Open attention is being open to the wash of the whole crowd without looking for anyone. It's as if you're seeing a big stadium full of people and you're just taking in the fullness of the crowd—the music, the activity, the light, all of it. It's noticing the forest, not necessarily the individual trees; noticing the whole ecology. It's a receptive kind of awareness. To continue with this tree and forest metaphor, if a bird flies by, the attention can take that in, but it's not like you're looking for the bird. It's a natural capacity.

In open awareness, attention is relaxed. You let things come to you, and this allows the attention to settle on, or notice, whatever is most predominant and most obvious for a little time. I'll use one more example here. Those of you who practice Tai Chi or Qigong may be already aware of this. Right now many of you are looking at a screen, so the invitation is to notice your peripheral vision around the screen or whatever you're looking at. This can be done by looking at your hands, perhaps in anjali3 or gassho4, and then slowly bringing them apart. Move your hands further and further off to your sides, and notice where the peripheral vision loses the capacity to see the hands while staying in that broad wash of seeing. There's no one particular thing in focus until something moves.

As someone mentioned in the chat, open awareness can naturally arise with a lot of practice in directed awareness. For some people, it doesn't feel natural at first. For other people, it's how they start; it's the easiest way to begin. The point here isn't necessarily to encourage you to do it instead of directed awareness, but to highlight what meditation often includes anyway, or what can develop and what teachers teach about. I'll talk a little bit about why it might be useful and why it might be interesting to experiment with now and then.

The practice of open awareness develops a capacity to stay present in a wide range of situations. Meditation is the process of cultivating our minds, and the cultivation of open awareness begins to develop a broader capacity to take in everything around us in all kinds of situations—walking down the street, washing dishes, talking to a friend, whatever it is. That's useful.

It's also a way in formal sits of including the full range of the different kinds of objects of attention that Gil has brought in over the last weeks. Mindfulness of breath, of sensation in the body, of emotions, and of thoughts includes vedanā5 (feeling tone)—the pleasant, unpleasant, and neutral—and all kinds of reactions, impulses, and attitudes that emerge from that and that act back onto it. Attending to this full spectrum, this full range of what's arising now, reveals more about how our inner ecology and our inner life works in the moment.

So there is this sense of using your Dharma intelligence, using your natural capacity to notice cause and effect, and increasing wisdom. You are noticing in the moment what's easeful and helpful, and what's not so easeful or helpful. One way of staying aware is to notice if there's tension or stress, or if there's ease and relaxation. Get interested in what's easeful and what's not. Then, notice and allow everything to unfold for the purpose of letting things come and go, discovering what things are helpful to cultivate and what things are helpful to let go of. "Maybe I can let go of that analysis, of thinking about that thing, and relax more into my body."

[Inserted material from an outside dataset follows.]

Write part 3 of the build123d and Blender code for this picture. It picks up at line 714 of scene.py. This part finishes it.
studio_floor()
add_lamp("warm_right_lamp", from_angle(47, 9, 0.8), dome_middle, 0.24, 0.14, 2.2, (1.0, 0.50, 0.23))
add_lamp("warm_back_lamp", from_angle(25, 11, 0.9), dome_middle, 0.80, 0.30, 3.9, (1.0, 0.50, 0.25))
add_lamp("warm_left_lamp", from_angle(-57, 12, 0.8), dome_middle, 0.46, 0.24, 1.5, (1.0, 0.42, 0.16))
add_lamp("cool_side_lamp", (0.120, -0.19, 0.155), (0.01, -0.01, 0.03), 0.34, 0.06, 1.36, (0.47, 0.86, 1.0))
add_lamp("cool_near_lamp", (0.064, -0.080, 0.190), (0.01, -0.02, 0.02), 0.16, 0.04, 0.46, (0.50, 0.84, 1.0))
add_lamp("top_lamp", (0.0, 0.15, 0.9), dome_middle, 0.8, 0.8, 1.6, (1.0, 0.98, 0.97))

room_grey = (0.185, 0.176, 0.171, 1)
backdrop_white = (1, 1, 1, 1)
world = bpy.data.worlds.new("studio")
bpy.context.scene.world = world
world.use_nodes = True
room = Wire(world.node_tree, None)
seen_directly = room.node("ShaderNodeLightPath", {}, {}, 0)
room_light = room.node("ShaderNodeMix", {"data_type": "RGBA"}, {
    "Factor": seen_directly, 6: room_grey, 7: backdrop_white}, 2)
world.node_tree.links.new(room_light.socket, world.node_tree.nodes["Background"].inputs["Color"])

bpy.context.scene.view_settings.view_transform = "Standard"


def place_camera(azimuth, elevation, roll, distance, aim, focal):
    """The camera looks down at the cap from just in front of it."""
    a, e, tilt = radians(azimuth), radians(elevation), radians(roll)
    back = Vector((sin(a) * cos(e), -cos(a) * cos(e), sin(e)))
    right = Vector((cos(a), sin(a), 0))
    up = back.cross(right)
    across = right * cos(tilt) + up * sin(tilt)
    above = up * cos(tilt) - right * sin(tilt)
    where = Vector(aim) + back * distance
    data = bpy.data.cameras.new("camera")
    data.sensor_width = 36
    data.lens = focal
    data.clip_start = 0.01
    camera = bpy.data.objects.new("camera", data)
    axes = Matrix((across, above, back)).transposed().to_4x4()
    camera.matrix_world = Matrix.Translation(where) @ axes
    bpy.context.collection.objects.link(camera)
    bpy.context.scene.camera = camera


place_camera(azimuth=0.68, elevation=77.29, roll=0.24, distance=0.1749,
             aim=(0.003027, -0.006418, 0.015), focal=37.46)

How does open awareness show up? It's like softening your eyes in the exercise we did a few minutes ago. Softening the gaze can actually help to soften the focus of the mind, too. There's a gentle effort, a light persistence in noticing—a gentle presence noticing now. For most people, it's really not possible to be aware without any kind of guidance or object, but you can start by noticing the body and noticing the senses: seeing, hearing, sensing, and then allowing.

This comes easier for some people than others. For some, it's totally natural. Other people find it much more natural to start with directed attention on the breath and the body and stay there for a while, as we did this morning, until the attention opens up. Then it's easier to feel the flow of different objects of attention coming through and to allow them to come without looking for them.

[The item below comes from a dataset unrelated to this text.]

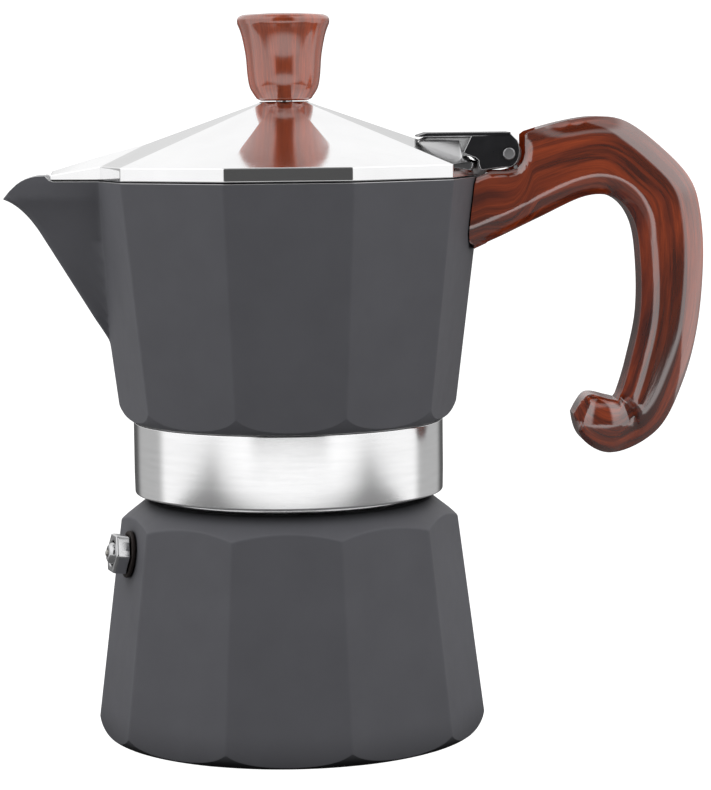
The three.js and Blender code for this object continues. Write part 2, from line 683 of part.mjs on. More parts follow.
function hingeBracket() {
  const plate = slab([
    [31.0, PLATE_BOTTOM_Z], [52.7, PLATE_BOTTOM_Z], [52.7, PLATE_TOP_Z], [33.0, PLATE_TOP_Z],
    [31.0, PLATE_BOTTOM_Z + 0.4],
  ], -CHEEK_OUTER_Y, CHEEK_OUTER_Y);
  const side = [
    [43.4, 141.2], [41.5, 137.1], [44.4, 135.9], [45.1, 135.3], [45.2, 134.2], [45.7, 133.0], [50.5, 133.6],
    [52.6, 133.9], [53.8, 135.1], [54.8, 137.4], [54.4, 139.6], [52.7, 141.6],
  ];
  const nearCheek = slab(side, -CHEEK_OUTER_Y, -CHEEK_INNER_Y);
  const farCheek = slab(side, CHEEK_INNER_Y, CHEEK_OUTER_Y);
  let body = plate.add(nearCheek).add(farCheek);
  const countersink = round(filled([
    [RIVET_R + FINE_GAP, -3], [RIVET_R + FINE_GAP, -0.95],
    [RIVET_HEAD_R + FINE_GAP, -0.05], [RIVET_HEAD_R + FINE_GAP, 1],
  ]), 16);
  for (const x of RIVET_X) {
    body = body.subtract(countersink.translate([x, 0, PLATE_TOP_Z]));
  }
  return body.subtract(rod('y', PIN_HOLE_R, -8, 8, { x: PIN.x, y: 0, z: PIN.z }));
}

// A countersunk rivet, flush with the plate's top face at z = 0.
const rivet = () => round(filled([
  [RIVET_R, -3.4], [RIVET_R, -0.85], [RIVET_HEAD_R, -0.12], [RIVET_HEAD_R, -0.02],
]), 16);

const hingePin = () => round(filled([
  [1.1, -7.0], [1.5, -6.85], [1.5, -6.5], [PIN_R, -6.5], [PIN_R, 6.5], [1.5, 6.5], [1.5, 6.85], [1.1, 7.0],
]), 16);

function knob() {
  const outside = round(filled([
    [5.4, KNOB_BOTTOM_Z], [6.2, 150.2], [7.6, 152.6], [8.2, 155.5], [8.6, 160.3], [9.5, 165.0],
    [10.6, 167.6], [10.8, 168.6], [10.3, 169.4], [8.6, 169.8], [4.0, KNOB_TOP_Z],
  ]), 32);
  return outside.subtract(rod('z', KNOB_BORE_R, KNOB_BOTTOM_Z - 1, KNOB_BORE_TOP_Z, { x: 0, y: 0, z: 0 }));
}

const knobWasher = () => flatRing(2.2, 6.0, 0, 0.8, 24);

// ---------------------------------------------------------------- assembly

function valve() {
  const group = new THREE.Group();
  group.applyMatrix4(valvePlace());
  group.add(piece('valve_body', geometryOf(valveBody()), steel()));
  group.add(piece('valve_washer', geometryOf(valveWasher()), fibre()));
  group.add(piece('valve_pin', geometryOf(valvePin()), brass()));
  group.add(piece('valve_spring', geometryOf(valveSpring()), steel()));
  group.add(piece('valve_cap', geometryOf(valveCap()), steel()));
  return group;
}

function lowerHalf() {
  const group = new THREE.Group();
  group.add(piece('boiler', geometryOf(boiler()), paint()));
  group.add(valve());
  group.add(piece('funnel', geometryOf(funnel()), castAluminium()));
  group.add(piece('funnel_strainer', geometryOf(funnelStrainer()), castAluminium()));
  group.add(piece('gasket', geometryOf(gasket()), rubber()));
  group.add(piece('filter_plate', geometryOf(filterPlate()), castAluminium()));
  return group;
}

function upperHalf() {
  const group = new THREE.Group();
  group.add(piece('collector', geometryOf(collector()), paint()));
  group.add(piece('collar_band', geometryOf(collarBand()), polished()));
  group.add(piece('coffee_column', geometryOf(coffeeColumn()), castAluminium()));
  group.add(piece('handle', geometryOf(handle()), woodPrint()));

  const handleScrew = piece('handle_screw', geometryOf(screw(HANDLE_SCREW_R, 3.6, 2.2, 18.6)), steel());
  handleScrew.position.set(41.2, 0, HANDLE_SCREW_Z);
  handleScrew.rotation.y = Math.PI / 2;
  group.add(handleScrew);

  const pin = piece('hinge_pin', geometryOf(hingePin()), steel());
  pin.position.set(PIN.x, 0, PIN.z);
  pin.rotation.x = Math.PI / 2;
  group.add(pin);
  return group;
}

function lidGroup() {
  const group = new THREE.Group();
  group.add(piece('lid', geometryOf(lid()), polished()));
  group.add(piece('hinge_bracket', geometryOf(hingeBracket()), blackPaint()));
  RIVET_X.forEach((x, i) => {
    const pin = piece(`bracket_rivet_${i + 1}`, geometryOf(rivet()), steel());
    pin.position.set(x, 0, PLATE_TOP_Z);
    group.add(pin);
  });
  group.add(piece('knob', geometryOf(knob()), woodPrint()));

  const washer = piece('knob_washer', geometryOf(knobWasher()), steel());
  washer.position.z = lidTopZ(9) - LID_SHEET - FINE_GAP - 0.8;
  group.add(washer);

  const knobScrew = piece('knob_screw', geometryOf(screw(KNOB_SCREW_R, 3.6, 2.0, 13.6)), steel());
  knobScrew.position.z = washer.position.z - 0.2;
  group.add(knobScrew);
  return group;
}

const pot = new THREE.Group();
pot.name = 'moka_pot';
pot.add(lowerHalf(), upperHalf(), lidGroup());

export default pot;
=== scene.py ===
"""A stovetop moka pot: refined pieces, materials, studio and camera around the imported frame."""
import json
from math import asin, atan2, ceil, cos, degrees, hypot, pi, radians, sin, sqrt, tan

import bmesh
import bpy
import numpy as np
from mathutils import Matrix, Vector


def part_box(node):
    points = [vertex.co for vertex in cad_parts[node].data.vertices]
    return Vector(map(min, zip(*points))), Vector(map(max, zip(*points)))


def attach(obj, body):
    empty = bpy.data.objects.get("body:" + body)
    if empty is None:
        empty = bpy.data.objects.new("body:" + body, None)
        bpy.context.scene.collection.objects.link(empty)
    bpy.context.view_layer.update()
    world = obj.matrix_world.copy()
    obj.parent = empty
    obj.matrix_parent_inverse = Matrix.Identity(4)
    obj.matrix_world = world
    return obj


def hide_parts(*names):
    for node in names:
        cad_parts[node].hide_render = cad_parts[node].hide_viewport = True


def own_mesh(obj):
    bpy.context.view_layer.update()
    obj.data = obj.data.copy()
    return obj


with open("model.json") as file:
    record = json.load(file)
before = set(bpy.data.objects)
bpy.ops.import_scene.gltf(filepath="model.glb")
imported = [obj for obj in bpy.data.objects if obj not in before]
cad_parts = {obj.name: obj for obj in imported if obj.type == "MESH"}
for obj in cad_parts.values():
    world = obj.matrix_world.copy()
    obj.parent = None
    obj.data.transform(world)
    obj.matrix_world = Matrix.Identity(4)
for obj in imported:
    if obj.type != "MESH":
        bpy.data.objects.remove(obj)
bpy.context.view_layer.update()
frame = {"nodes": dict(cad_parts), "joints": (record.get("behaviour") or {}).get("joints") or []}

# ---- driving sizes, in millimetres

MM = 0.001
SIDES = 10
SECTOR = 2 * pi / SIDES


def low(node):
    """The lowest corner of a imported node."""
    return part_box(node)[0] / MM


def high(node):
    """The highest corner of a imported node."""
    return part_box(node)[1] / MM


# Boiler
BOILER_TURN = radians(-2)
BOILER_BASE_R = 46.6
BOILER_TOP_R = 40.0
BOILER_TOP_Z = 51.8
BOILER_FLOOR_Z = 3.6
SHOULDER = ((48.2, 44.8), (33.5, 56.3))
NECK_TOP_Z = high("boiler").z
NECK_R = 31.0
NECK_BORE_R = 28.3
THREAD_PITCH = 3.0

# Safety valve, along its own axis
VALVE_Z = 44.5
VALVE_SHANK_R, VALVE_BORE_R, VALVE_INLET_R = 3.9, 2.9, 1.2
VALVE_HEX_R, VALVE_CORNER_R = 4.4, 5.0
VALVE_INNER_END, VALVE_SEAT, VALVE_OUTER_END = -6.0, -4.8, 4.6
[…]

If you've only ever done one of these, you might play around with accessing a more open kind of awareness—maybe listen to this recording again or watch it again. It's like a cross-training; it can build a capacity for more ways of cultivating the goodness of awareness and mindfulness.

I hope that this 45 minutes was helpful to you this week in considering the difference between directed awareness and open awareness, and the way open awareness can open us to the full range of human experience in the moment.

Thank you so much. It's been a delight to be with all of you this week. Since there's not time for Q&A, as I promised yesterday, I'm going to put a link in the chat. My blog is down right now—I'm having website dukkha6—but my other website allows a contact form, and you're welcome to send questions directly to me. I'll send a link out to a blog for answers sometime around the end of this month or the beginning of next month. That link is now in the chat.

Thank you again, Sangha, for a wonderful week. Thank you most of all for the sincerity of your practice. It's a beautiful thing you're doing. May all beings benefit from our practice here together.


Footnotes

  1. Sangha: The Buddhist community; in this context, the community of practitioners meditating together.

  2. Gil Fronsdal: The primary teacher and founder of the Insight Meditation Center (IMC) in Redwood City, California.

  3. Anjali / Anjali Mudra: A customary gesture of reverence and greeting in India and Buddhist cultures, formed by gently pressing the palms together in front of the heart.

  4. Gassho: A Japanese term for pressing the hands together in greeting or reverence, commonly used in Zen Buddhism and directly related to the Anjali mudra.

  5. Vedanā: A Pali word often translated as "feeling" or "feeling tone." It refers to the hedonic tone of any experience: whether it is felt as pleasant, unpleasant, or neutral.

  6. Dukkha: A Pali word often translated as "suffering," "stress," or "unsatisfactoriness." The speaker is humorously referring to technical difficulties as "website dukkha."